For this reason, you can get some remarkable statements like the year that Warren Buffett said something to the effect that there is something wrong with a system when his secretary gets taxed as a percent more than he does. Of course, we later learned this was somewhat disingenuous given most of his income wasn't personal income at all but dividends (http://www.timesonline.co.uk/tol/money/tax/article1996735.ec...).

This being said, how is your comment relevant to the startup visa? The idea as I understand it would be to attract those without money but who need it from VC's - and as you say, the US is often the destination of choice for those like that. The point being to attract great entrepreneurs from countries that don't welcome them - at least a number of countries being a case in point: http://www.foreignpolicy.com/story/cms.php?story_id=4095&... - "In one 2005 poll, just 36 percent of French citizens said they supported the free-enterprise system, the only one of 22 countries polled that showed minority support for this cornerstone of global commerce. In Germany, meanwhile, support for socialist ideals is running at all-time highs—47 percent in 2007 versus 36 percent in 1991."

1 comments

Maybe an option to encourage startups is to offer a tax break for the first 12-24 months, if they create x (5 or 10) jobs. Irrespective of if the founders are US Citizen or Permanent residents.
The problem with this is the potential for massive gaming. The argument of non-startups would be why should they be penalized for having hired people before this period or are considering laying them off and would not otherwise be viable without the tax advantage?

Ideally they would make the tax incentives permanent - ie reduce payroll taxes if the goal is to increase employment, but I think the startup visa is a much more interesting alternative as it seeks to attract talent that traditionally is difficult to define but is so important to how vibrant an economy is. In theory, just the fact these people bring viable ideas that people want to fund should be sufficient irrespective of jobs they create.

There is going to always be some company to game the system somehow. Look at Microsoft & their H1-B visa dependency.
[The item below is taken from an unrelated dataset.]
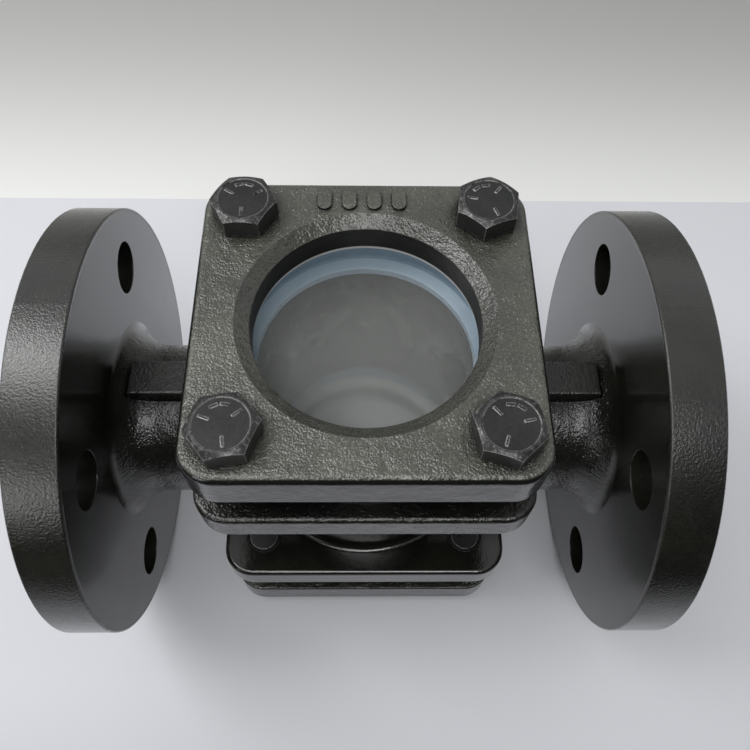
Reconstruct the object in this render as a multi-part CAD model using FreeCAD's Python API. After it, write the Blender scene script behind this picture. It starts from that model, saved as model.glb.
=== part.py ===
import FreeCAD, Part
import math
import os

# Flanged sight glass with two windows, DN 40 PN 40. All sizes are millimetres.
# X runs along the pipe, Z runs through both windows, and the origin is where the two axes cross.
# The upper window's pieces are drawn, and the lower ones are the same pieces turned over about X.

# Pipe flanges
FACE_TO_FACE = 200.0
FLANGE_DIAMETER = 150.0
FLANGE_THICKNESS = 16.0
FLANGE_CHAMFER = 0.4
RAISED_FACE_DIAMETER = 88.0
RAISED_FACE_HEIGHT = 1.0
BOLT_CIRCLE = 110.0
FLANGE_HOLE_DIAMETER = 18.0
FLANGE_HOLE_COUNT = 4
BORE_DIAMETER = 40.0
SERRATION_PITCH = 1.5
SERRATION_DEPTH = 0.25
SERRATION_INNER_RADIUS = 22.5
SERRATION_COUNT = 13

# Necks between the pipe flanges and the barrel
NECK_RADIUS = 26.5
HUB_RADIUS = 35.0
HUB_BLEND_RADIUS = 14.0
BARREL_END_RADIUS = 33.0
BARREL_END_X = 38.0
BARREL_BLEND_X = 52.0
RIB_WIDTH = 12.4
RIB_HEIGHT = 31.4
RIB_END_X = 78.0
RIB_EDGE_RADIUS = 0.9

# Barrel and square window flanges of the body
BARREL_RADIUS = 41.5
BARREL_FILLET = 2.5
CHAMBER_RADIUS = 34.5
WINDOW_FLANGE_WIDTH = 103.5
WINDOW_FLANGE_BOTTOM = 25.0
WINDOW_FLANGE_TOP = 38.0
CORNER_RADIUS = 10.5
CASTING_EDGE_RADIUS = 1.6
COLLAR_RADIUS = 46.0
COLLAR_TOP = 50.0
COLLAR_EDGE_CHAMFER = 0.8

# The stack in each window, from the seat in the body outwards
SEAT_HEIGHT = 33.7
GLASS_DIAMETER = 80.0
GLASS_THICKNESS = 20.0
GLASS_CHAMFER = 0.8
SEAL_THICKNESS = 2.5
SEAL_INNER_RADIUS = 34.6
CUSHION_THICKNESS = 1.5
CUSHION_INNER_RADIUS = 34.5
GLASS_POCKET_RADIUS = 40.5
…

That said, I think tax-breaks for increasing number of employees is a good idea.

Also, an investor can qualify for an EB-5 visa & green card by investing a $500k to $1m in "saving" 10 jobs.

Forgive my ignorance, but can you explain how Microsoft games the system with H1-B's?

re: tax breaks for increasing the number of employees, here's a fairly balanced posting on the subject: http://business.theatlantic.com/2009/10/would_a_payroll_tax_... - of course on a more fundamental level, payroll taxes always has struck me as odd considering essentially it's a tax on companies for hiring folks.

For me, a permanent reduction would be a far greater incentive to hire people because at least for me, I hope that I am hiring someone for more than a year or two which is when presumably the tax breaks would expire.